Our gift of song is something that we can bring to other people, to sustain them in their own times of trial. I think of the way some of us gathered around Alma as she was dying, and what a gift that was for her and all of us. I think of the way that we gathered around Congregation Sha’ar Zahav after the Tree of Life massacre in Pittsburgh. We stood in front of the synagogue that Friday evening and formed a wall of protective song around the building. I left the singers for a few minutes to sit in the Friday evening service and heard the rabbi say something like this to her congregation: “I know many of you may feel like it is the 1930s right now, but I want you to know that that is not true. Back then, we were alone; no one came to help us.  Our Christian neighbors turned away. But that is not happening today. Listen to the singing,” she said — pointing to the open windows — “our Christian friends are with us, protecting us, standing with us. We are not alone.” These vigils of singing solidarity are now monthly.

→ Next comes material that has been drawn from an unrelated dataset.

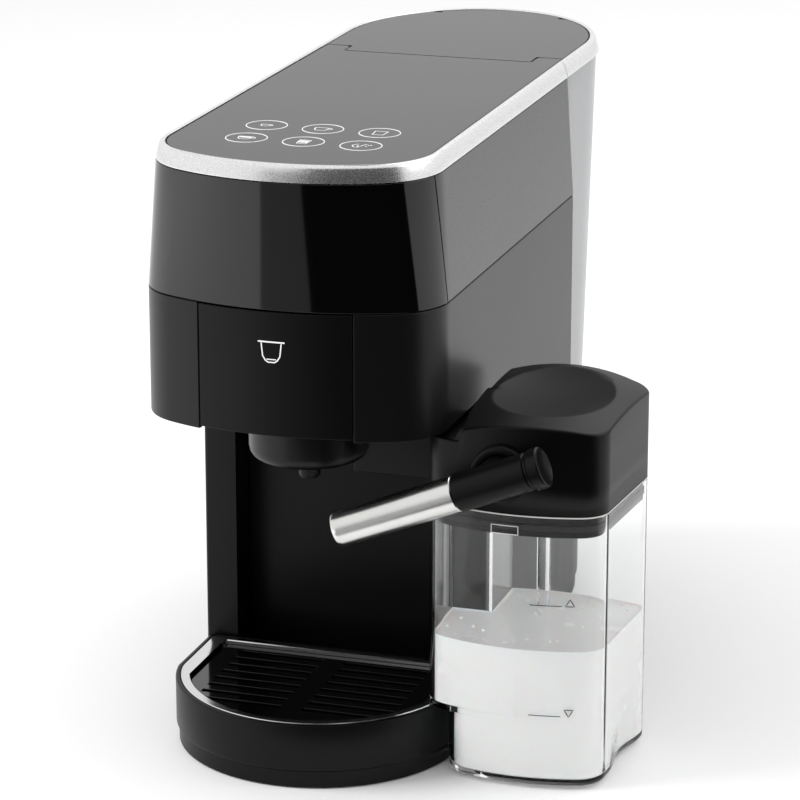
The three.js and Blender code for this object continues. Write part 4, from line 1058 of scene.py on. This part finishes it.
# %% Bubbles on the milk
def bubbles():
    """Small half-sunk bubbles, scattered on the surface."""
    geo = Geo("bubbles")
    density = geo.input("Bubbles per square metre", 7000.0)
    small = geo.input("Smallest radius", 0.25 * MM)
    large = geo.input("Largest radius", 0.8 * MM)
    seed = geo.input("Seed", 11)
    scatter = geo.node(
        "GeometryNodeDistributePointsOnFaces", {},
        {"Mesh": geo.inside.outputs[0], "Density": density, "Seed": seed},
    )
    size = geo.node("FunctionNodeRandomValue", {"data_type": "FLOAT"}, {2: small, 3: large, "Seed": seed})
    bead = geo.node("GeometryNodeMeshIcoSphere", {}, {"Radius": 1.0, "Subdivisions": 2})
    many = geo.node(
        "GeometryNodeInstanceOnPoints", {},
        {"Points": scatter.outputs[0], "Instance": bead.outputs[0], "Scale": size.outputs[1]},
    )
    geo.result(many.outputs[0], milk)
    outline = milk_line(gap + 2.5)
    base = mesh_of("milk_surface", at_height(outline, MILK_LEVEL), [range(len(outline))])
    return geo.mesh("milk_bubbles", base)


froth = bubbles()
froth.data.shade_smooth()
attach(froth, "milk_jug")
print("bubbles:", len(froth.data.polygons) // 80)


# %% Level marks
def box_front(x):
    """How far forward the container's bowed front is at x."""
    return MILK["front"] + MILK["bow"] - np.sqrt(MILK["bow"] ** 2 - (x - MILK["axis"]) ** 2)


def front_place(flat):
    """Flat sign coordinates onto the container's bowed front."""
    return np.column_stack([flat[:, 0], box_front(flat[:, 0]) - flat[:, 2] - 0.02, flat[:, 1]])


MARKS = {"upper": (81.8, 1), "lower": (33.2, -1)}
for name, (z, way) in MARKS.items():
    start = MILK["axis"] + 8.0
    rule = np.column_stack([np.linspace(start, start + 13.2, 8), np.full(8, z)])
    arrow = np.array([(-1.8, -1.5), (1.8, -1.5), (0.0, 1.6)]) * [1, way] + [start + 16.5, z + 1.4]
    lines = [(rule, 0.35, False), (arrow, 0.4, True)]
    print(sign(f"mark_{name}", lines, front_place, dark_ink, "milk_jug").name)

# %% Rim bead and latch mark
bead_rings = [
    (milk_line(0.0), BOX_RIM - 0.35), (milk_line(-0.14), BOX_RIM - 0.1), (milk_line(-0.1), BOX_RIM + 0.2),
    (milk_line(1.2), BOX_RIM + 0.24), (milk_line(1.2), BOX_RIM + 0.05), (milk_line(0.4), BOX_RIM - 0.35),
]
bead = loft("rim_bead", bead_rings, hose, "milk_jug", "hose", looped=True)
LATCH = {"x": MILK["axis"] - 2.9, "z": 113.4, "wide": 11.5, "tall": 3.6}
latch_x, latch_z = LATCH["wide"] / 2, LATCH["tall"] / 2
latch_line = [(-latch_x, -latch_z), (latch_x, -latch_z), (latch_x, latch_z), (-latch_x, latch_z)]
latch = [(np.array(latch_line) + [LATCH["x"], LATCH["z"]], 0.28, True)]
print(bead.name, sign("latch_outline", latch, front_place, ink, "milk_jug").name)

# %% [markdown]
# ## Milk lid
# The lid follows the container's outline and is domed, with a round dish scooped out of its crown, and its
# left part is low where it goes under the head. Its top is a height above the plan, so rings of the outline
# shrink towards a middle point and each corner takes the lowest of the three surfaces. The first rings
# round the edge over.

# %% Lid skin
LID_LOW = level("milk_lid", 0)
DOME = {"x": MILK_LEFT + 45.5, "y": 84.0, "top": 164.2, "bow_x": 100.0, "bow_y": 260.0, "height": 60.0}
SCOOP = {"x": MILK_LEFT + 46.5, "y": 62.0, "bottom": 157.2, "radius": 110.0}
LOW_TOP, LOW_RIGHT = 148.6, HALF + 5.6
LID_MIDDLE = np.array([MILK_LEFT + 45.0, 64.0])
LID_FINE = 70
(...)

How we might continue to harness the power of song as an ethical force even more, especially during these increasingly chaotic times? How might our song not only steady and sustain us, but steady and sustain the spirits of others? What if we were to sing at prisons, detention centers, evictions, at the beds of forgotten elders in care homes? What if we sang as trees were cut down, as bulldozers broke ground for the next luxury condominium? What if we invited people to sing with us and teach us their songs? May the Spirit who breathes through us as we sing inspire us.